**Directions**
Report every line in the listing that contains the string "return".

**Data**
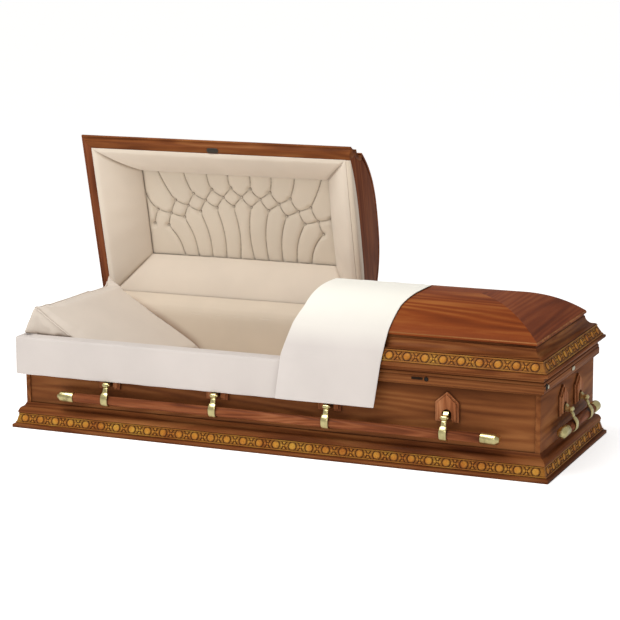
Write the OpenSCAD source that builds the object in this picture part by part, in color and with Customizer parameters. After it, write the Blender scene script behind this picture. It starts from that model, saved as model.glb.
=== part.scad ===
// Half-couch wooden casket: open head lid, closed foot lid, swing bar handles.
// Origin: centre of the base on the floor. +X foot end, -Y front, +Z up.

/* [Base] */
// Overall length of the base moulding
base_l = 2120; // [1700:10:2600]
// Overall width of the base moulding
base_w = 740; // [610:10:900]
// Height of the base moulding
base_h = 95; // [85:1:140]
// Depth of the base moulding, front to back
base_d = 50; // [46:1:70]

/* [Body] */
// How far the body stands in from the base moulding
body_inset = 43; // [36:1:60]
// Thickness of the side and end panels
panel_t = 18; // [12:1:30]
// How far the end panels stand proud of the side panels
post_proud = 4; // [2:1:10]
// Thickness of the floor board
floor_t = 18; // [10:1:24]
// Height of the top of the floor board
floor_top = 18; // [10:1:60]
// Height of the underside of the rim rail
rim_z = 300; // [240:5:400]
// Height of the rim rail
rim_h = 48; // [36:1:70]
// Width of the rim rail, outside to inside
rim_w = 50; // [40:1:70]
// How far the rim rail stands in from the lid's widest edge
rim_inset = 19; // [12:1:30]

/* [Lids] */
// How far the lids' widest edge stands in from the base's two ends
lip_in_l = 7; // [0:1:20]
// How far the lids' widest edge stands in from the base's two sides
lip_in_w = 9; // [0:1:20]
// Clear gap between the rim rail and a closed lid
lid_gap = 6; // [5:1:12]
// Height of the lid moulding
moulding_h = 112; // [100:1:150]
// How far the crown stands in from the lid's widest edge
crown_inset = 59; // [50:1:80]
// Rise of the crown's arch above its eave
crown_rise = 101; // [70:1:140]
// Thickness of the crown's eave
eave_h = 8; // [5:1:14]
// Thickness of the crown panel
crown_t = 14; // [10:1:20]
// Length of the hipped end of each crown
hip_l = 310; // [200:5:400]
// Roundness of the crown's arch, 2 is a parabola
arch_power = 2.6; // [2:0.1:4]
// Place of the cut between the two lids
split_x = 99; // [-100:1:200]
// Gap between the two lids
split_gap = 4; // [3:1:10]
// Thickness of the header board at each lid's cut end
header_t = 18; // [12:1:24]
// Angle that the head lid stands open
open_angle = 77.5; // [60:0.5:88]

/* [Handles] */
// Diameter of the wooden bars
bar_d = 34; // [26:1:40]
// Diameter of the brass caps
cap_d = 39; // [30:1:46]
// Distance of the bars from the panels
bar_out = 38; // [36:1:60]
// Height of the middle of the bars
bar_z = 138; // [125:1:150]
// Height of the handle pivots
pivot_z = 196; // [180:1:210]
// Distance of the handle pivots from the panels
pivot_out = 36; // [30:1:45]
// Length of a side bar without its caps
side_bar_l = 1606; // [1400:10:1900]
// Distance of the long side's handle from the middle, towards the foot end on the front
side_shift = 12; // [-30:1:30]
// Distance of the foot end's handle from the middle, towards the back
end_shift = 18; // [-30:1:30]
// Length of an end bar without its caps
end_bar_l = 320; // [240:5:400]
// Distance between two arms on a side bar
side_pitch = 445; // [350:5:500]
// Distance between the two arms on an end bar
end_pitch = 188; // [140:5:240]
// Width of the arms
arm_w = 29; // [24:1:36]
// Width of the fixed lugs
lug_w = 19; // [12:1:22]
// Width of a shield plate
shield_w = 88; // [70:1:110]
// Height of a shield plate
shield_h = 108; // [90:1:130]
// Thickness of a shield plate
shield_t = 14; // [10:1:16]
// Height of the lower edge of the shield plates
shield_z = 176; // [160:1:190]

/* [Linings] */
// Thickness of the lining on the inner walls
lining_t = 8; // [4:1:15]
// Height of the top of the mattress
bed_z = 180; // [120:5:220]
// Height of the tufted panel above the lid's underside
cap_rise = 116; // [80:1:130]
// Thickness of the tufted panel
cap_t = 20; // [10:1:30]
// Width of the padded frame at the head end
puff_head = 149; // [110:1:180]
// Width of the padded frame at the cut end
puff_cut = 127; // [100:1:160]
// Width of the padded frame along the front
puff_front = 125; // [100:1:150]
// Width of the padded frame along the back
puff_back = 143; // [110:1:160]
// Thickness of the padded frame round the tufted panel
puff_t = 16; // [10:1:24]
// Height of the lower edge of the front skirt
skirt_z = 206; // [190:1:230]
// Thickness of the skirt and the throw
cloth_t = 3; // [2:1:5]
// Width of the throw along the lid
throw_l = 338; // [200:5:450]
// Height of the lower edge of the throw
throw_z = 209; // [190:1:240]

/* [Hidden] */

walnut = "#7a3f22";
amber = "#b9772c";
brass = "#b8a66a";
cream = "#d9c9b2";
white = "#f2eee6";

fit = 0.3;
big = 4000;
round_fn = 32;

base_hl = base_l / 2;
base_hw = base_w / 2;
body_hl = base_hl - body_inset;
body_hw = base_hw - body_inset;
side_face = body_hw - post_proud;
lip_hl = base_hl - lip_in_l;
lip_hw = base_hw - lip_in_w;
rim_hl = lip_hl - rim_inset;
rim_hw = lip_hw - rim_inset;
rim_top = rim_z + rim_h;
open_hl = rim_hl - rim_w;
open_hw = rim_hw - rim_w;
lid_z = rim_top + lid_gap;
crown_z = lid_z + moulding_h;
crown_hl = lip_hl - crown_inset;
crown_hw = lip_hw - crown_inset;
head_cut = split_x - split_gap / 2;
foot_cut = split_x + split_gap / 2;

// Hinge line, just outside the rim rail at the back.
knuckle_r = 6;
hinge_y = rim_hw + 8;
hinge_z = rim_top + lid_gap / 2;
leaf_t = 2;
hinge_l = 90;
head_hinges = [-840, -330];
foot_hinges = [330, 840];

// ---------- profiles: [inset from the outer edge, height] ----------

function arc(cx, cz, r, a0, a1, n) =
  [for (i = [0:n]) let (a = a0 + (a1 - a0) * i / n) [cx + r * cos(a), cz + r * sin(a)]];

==

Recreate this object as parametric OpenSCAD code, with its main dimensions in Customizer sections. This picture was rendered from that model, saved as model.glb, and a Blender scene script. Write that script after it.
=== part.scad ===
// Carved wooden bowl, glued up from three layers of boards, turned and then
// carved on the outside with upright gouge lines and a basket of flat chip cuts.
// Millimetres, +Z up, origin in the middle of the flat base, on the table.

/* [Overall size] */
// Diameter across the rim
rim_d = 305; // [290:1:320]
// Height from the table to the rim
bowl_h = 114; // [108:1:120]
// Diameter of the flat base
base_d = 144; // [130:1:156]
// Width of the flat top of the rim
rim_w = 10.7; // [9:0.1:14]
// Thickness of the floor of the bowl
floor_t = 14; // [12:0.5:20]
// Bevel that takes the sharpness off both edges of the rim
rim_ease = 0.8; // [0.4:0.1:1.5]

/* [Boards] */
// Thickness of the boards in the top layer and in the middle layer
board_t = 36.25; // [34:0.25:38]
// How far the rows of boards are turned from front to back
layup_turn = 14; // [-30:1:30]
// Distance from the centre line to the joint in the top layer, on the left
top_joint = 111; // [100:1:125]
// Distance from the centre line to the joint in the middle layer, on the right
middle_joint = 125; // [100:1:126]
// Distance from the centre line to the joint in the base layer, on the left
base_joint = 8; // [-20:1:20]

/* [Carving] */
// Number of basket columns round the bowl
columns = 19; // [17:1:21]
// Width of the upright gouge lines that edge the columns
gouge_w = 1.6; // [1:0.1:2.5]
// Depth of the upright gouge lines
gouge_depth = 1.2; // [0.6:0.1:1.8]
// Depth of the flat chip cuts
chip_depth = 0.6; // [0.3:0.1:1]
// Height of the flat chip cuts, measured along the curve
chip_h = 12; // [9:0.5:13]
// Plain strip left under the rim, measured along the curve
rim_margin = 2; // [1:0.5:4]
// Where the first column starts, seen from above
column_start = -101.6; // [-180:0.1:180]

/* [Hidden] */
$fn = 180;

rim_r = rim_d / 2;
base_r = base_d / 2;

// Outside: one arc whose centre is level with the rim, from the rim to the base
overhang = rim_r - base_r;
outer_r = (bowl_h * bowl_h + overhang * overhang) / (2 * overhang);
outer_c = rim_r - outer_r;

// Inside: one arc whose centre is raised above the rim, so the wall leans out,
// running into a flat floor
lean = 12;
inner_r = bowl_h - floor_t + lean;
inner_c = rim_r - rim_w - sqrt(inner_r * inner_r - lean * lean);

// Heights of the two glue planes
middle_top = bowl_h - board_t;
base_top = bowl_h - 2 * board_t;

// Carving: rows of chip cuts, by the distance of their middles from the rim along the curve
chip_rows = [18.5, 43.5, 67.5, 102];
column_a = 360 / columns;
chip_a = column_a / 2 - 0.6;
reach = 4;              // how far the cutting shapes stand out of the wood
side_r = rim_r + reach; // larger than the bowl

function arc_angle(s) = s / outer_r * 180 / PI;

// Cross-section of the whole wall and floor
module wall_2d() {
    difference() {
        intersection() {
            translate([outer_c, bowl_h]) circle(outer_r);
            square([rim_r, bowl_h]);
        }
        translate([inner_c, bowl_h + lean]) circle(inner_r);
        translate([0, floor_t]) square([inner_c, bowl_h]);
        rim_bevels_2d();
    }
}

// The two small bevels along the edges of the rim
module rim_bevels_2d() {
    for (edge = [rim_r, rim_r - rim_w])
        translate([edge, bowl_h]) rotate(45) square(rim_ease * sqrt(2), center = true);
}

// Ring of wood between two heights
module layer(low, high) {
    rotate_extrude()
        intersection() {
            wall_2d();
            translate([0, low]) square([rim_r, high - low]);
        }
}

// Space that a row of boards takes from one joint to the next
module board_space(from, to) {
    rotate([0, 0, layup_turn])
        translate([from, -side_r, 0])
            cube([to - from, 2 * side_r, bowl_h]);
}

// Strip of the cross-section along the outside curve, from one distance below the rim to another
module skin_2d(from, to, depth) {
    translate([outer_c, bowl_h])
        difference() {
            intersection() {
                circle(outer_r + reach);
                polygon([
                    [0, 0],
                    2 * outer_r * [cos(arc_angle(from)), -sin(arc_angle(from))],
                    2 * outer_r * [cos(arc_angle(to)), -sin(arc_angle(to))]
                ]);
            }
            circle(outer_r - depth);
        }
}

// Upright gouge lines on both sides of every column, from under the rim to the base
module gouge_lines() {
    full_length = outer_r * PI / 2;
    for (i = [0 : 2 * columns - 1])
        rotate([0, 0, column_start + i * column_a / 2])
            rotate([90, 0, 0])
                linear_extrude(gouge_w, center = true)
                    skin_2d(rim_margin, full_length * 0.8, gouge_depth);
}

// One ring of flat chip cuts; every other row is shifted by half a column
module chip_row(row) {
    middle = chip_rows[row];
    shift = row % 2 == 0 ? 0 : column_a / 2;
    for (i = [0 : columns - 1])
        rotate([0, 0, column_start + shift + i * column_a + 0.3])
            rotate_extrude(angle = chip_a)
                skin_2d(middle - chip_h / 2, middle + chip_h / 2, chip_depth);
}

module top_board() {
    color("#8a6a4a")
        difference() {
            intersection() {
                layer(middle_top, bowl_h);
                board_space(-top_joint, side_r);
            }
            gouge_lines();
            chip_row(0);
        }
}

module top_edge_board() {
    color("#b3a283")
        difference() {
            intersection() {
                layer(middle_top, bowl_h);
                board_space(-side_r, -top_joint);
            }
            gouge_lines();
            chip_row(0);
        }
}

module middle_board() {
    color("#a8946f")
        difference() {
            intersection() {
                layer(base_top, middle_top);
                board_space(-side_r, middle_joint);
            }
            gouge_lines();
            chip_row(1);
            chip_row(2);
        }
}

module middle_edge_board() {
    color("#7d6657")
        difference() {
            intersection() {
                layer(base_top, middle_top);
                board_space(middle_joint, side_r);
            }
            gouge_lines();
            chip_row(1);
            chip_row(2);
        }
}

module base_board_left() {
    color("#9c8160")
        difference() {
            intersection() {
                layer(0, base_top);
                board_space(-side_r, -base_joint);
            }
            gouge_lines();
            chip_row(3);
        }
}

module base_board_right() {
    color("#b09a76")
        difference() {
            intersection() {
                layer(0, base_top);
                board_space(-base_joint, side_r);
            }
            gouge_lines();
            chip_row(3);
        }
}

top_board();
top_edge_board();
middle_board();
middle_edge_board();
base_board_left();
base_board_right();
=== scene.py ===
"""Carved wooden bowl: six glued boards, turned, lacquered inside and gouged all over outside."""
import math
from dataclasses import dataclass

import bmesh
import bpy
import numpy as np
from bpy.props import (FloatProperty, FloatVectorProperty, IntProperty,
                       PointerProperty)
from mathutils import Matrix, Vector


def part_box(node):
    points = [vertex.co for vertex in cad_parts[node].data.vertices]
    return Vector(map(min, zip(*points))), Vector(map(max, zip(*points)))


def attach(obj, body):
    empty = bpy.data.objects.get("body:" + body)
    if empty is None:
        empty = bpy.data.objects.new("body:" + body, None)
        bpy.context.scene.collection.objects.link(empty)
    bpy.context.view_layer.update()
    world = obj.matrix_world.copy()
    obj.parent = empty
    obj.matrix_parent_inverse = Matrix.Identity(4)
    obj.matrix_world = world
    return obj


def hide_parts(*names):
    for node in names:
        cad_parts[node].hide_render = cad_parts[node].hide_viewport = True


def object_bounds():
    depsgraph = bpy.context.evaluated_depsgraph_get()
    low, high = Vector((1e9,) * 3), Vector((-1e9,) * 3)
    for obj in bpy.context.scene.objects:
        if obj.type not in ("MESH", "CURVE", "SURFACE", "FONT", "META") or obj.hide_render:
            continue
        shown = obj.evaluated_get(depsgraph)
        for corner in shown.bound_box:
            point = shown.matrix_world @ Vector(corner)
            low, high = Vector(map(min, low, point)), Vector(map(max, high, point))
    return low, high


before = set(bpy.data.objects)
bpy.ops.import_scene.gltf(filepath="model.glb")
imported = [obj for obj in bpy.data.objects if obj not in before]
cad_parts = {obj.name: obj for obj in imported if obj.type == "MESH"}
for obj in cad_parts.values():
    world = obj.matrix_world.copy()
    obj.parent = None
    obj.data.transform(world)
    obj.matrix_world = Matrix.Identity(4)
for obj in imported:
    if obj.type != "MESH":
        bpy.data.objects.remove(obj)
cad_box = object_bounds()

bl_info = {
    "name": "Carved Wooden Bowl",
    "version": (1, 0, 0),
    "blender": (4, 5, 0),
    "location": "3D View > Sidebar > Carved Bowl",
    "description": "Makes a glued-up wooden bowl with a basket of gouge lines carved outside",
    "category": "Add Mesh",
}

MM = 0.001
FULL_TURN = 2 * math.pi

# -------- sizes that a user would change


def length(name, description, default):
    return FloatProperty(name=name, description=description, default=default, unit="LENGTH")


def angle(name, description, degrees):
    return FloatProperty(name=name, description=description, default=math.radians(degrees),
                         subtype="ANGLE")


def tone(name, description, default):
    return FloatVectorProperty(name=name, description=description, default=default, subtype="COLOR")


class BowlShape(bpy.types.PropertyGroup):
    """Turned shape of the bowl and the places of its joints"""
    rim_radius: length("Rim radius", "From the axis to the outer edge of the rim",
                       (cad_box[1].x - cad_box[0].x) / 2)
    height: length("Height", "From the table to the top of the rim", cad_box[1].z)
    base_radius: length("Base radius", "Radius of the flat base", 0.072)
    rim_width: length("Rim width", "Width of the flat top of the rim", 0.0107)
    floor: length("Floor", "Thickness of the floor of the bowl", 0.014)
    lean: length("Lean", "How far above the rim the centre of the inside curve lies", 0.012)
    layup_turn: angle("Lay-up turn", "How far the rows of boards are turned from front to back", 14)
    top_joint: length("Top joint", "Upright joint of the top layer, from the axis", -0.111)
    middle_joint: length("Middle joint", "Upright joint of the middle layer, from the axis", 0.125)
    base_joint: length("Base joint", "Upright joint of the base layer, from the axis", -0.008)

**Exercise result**
    return Vector(map(min, zip(*points))), Vector(map(max, zip(*points)))
    return obj
    return low, high
    return FloatProperty(name=name, description=description, default=default, unit="LENGTH")
    return FloatProperty(name=name, description=description, default=math.radians(degrees),
    return FloatVectorProperty(name=name, description=description, default=default, subtype="COLOR")